PROBLEM:
Search the material for the string "imported", then return every line where it is found.

## Start

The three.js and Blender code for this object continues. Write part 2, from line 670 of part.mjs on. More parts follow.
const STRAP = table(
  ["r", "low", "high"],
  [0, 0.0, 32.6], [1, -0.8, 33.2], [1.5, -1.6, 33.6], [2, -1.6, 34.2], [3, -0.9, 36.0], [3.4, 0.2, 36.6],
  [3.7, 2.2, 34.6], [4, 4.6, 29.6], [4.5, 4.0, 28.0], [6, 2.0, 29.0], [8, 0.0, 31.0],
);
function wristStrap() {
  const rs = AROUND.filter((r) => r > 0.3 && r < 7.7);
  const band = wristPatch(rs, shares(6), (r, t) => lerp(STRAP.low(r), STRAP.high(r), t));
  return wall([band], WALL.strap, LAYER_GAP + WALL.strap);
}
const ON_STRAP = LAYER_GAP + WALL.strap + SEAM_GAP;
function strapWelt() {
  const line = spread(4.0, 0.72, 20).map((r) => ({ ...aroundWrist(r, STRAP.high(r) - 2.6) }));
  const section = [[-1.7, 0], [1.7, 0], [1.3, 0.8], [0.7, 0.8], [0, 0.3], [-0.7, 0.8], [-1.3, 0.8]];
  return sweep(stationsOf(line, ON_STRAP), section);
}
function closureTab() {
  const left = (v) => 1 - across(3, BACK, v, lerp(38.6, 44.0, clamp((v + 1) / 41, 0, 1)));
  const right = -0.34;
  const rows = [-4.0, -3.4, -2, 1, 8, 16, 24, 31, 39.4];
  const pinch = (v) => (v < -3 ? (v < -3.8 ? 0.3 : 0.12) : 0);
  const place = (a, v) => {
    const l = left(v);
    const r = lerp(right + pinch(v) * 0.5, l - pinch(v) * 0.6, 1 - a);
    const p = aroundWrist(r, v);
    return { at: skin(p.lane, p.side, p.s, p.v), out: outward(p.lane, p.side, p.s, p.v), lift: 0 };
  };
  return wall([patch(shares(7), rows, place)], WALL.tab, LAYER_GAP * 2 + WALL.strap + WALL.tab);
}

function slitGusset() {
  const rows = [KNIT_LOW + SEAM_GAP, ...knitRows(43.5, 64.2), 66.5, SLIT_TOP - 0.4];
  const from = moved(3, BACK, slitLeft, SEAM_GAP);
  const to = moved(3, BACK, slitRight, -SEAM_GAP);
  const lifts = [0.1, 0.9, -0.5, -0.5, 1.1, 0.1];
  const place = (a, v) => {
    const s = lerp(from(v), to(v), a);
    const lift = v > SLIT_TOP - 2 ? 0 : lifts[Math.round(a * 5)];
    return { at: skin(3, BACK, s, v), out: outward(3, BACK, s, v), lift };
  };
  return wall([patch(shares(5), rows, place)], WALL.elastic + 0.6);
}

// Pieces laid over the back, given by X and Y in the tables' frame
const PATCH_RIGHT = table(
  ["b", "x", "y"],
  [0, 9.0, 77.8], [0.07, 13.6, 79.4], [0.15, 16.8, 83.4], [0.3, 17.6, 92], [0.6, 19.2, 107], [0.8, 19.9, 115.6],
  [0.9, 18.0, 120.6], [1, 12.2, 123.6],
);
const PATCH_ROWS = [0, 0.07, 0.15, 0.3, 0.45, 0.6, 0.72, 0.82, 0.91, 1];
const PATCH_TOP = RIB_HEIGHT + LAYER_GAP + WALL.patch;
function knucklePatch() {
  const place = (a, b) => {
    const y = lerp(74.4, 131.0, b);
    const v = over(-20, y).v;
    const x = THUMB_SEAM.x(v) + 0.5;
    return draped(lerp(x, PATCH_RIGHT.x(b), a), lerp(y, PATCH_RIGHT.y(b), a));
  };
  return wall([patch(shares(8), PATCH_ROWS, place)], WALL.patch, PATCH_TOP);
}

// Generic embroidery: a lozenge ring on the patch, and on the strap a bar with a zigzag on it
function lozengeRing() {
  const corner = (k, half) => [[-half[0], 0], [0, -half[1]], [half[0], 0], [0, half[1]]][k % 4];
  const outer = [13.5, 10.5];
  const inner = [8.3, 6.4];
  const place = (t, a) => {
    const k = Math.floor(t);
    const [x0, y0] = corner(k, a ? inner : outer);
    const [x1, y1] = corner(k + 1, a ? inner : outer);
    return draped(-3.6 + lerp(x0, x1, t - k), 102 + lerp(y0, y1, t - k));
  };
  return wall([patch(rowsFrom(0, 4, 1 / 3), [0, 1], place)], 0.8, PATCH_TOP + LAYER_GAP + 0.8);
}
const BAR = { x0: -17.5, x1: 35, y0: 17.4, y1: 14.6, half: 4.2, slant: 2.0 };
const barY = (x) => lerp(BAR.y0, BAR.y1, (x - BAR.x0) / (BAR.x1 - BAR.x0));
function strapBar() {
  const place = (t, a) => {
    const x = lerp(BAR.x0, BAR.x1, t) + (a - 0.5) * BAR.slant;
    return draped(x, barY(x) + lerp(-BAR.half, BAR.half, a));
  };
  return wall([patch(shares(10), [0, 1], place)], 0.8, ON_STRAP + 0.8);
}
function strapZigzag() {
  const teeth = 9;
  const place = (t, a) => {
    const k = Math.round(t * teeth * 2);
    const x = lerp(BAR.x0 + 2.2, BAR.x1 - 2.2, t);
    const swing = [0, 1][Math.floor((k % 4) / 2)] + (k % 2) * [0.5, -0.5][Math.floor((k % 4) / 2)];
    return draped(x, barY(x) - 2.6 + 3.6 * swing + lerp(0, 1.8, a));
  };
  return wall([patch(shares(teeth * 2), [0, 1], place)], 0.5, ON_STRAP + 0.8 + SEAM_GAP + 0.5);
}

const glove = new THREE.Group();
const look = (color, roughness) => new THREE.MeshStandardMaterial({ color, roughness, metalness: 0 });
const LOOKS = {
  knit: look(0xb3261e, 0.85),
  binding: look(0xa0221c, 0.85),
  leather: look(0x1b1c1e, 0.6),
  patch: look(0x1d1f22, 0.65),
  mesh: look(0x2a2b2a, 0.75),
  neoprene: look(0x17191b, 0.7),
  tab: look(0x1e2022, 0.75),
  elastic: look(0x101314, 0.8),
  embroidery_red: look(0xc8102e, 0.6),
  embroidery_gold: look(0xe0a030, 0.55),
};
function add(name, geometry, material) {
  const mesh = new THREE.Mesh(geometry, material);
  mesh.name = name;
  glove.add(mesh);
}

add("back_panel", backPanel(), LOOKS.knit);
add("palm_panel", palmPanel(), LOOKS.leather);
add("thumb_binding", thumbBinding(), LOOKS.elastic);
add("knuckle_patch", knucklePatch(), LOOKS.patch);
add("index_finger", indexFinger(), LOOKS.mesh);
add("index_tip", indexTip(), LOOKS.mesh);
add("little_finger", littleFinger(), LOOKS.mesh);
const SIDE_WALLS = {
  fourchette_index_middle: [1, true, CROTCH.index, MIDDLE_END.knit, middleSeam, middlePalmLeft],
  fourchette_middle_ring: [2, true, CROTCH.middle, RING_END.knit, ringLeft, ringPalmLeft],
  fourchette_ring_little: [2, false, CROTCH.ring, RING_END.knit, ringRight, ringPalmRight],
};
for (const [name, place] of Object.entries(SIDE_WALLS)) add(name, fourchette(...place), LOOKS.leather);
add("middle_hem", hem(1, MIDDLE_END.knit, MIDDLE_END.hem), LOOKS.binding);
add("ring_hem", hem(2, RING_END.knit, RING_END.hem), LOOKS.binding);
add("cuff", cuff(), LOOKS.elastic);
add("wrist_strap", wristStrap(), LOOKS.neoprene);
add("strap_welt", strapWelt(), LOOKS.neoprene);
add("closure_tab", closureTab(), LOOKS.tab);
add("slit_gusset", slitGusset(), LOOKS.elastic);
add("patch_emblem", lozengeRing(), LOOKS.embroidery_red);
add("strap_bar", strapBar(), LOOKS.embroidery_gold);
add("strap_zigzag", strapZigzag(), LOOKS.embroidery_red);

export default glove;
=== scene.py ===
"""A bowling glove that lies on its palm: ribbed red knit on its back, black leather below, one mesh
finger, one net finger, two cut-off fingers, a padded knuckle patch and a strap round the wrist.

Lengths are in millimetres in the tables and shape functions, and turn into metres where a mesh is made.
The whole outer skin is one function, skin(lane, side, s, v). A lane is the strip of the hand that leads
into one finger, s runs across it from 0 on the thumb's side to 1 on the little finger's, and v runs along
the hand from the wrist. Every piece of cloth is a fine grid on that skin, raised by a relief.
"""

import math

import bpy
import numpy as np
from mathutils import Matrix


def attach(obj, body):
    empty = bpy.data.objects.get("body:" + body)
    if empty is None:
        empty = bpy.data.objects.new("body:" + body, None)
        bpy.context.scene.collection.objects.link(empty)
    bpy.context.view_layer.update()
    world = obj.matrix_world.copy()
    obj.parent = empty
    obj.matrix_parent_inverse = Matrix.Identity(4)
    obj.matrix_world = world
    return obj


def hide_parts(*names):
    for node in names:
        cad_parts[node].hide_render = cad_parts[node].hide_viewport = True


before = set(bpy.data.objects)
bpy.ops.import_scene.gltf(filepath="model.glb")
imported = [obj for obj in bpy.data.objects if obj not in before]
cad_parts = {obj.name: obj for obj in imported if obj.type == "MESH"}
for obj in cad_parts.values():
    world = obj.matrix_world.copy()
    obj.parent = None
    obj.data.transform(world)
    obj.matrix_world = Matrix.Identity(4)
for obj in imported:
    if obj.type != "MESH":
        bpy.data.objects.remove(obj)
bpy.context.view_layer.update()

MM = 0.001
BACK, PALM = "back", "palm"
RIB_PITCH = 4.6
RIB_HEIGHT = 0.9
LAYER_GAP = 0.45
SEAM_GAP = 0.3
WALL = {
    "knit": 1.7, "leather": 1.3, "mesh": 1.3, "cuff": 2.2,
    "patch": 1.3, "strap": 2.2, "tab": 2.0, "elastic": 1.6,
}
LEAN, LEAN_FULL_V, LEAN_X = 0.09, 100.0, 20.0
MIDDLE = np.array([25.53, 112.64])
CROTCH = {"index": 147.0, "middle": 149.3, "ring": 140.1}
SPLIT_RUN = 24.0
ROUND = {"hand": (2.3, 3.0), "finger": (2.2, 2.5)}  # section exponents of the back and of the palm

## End

ANSWER:
imported = [obj for obj in bpy.data.objects if obj not in before]
cad_parts = {obj.name: obj for obj in imported if obj.type == "MESH"}
for obj in imported:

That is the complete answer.